Song by U2

from the album Rattle and Hum
- Released: 10 October 1988
- Studio: A&M (Los Angeles)
- Genre: Blues rock
- Length: 6:22
- Label: Island Records
- Composer: U2
- Lyricist: Bono
- Producer: Jimmy Iovine

= Hawkmoon 269 =

"Hawkmoon 269" is a song by Irish rock band U2 and is the fourth track on their 1988 album, Rattle and Hum.

== Recording ==
"Hawkmoon 269" was recorded in Hollywood, California in Sunset Sound studios. The name "Hawkmoon" was supposedly inspired by the town of Hawkmoon, North Dakota, that U2 had passed through while on tour.

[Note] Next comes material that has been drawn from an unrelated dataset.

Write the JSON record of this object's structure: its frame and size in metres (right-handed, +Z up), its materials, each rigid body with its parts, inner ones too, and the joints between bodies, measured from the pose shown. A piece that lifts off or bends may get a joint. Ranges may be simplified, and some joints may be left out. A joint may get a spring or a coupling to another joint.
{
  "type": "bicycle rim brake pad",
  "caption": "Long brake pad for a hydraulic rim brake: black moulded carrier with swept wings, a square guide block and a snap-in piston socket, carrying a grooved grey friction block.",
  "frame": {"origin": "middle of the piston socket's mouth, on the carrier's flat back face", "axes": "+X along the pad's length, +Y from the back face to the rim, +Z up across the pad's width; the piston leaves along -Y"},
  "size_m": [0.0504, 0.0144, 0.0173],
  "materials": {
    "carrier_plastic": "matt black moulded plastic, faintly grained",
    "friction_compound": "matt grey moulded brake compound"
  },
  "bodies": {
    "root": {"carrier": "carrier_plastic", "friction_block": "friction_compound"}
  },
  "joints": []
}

However, there is no town in either North or South Dakota named Hawkmoon. This name may have been inspired by a Sam Shepard book. The number "269" in the title refers to the number of mixes the song went through before the final recorded version, according to the Edge, who said they spent three weeks on the track. Bob Dylan plays the Hammond organ on this track; he also collaborated with Bono on writing "Love Rescue Me" for Rattle and Hum. In addition, U2 covered the Dylan song "All Along the Watchtower" during a live performance that appears on Rattle and Hum.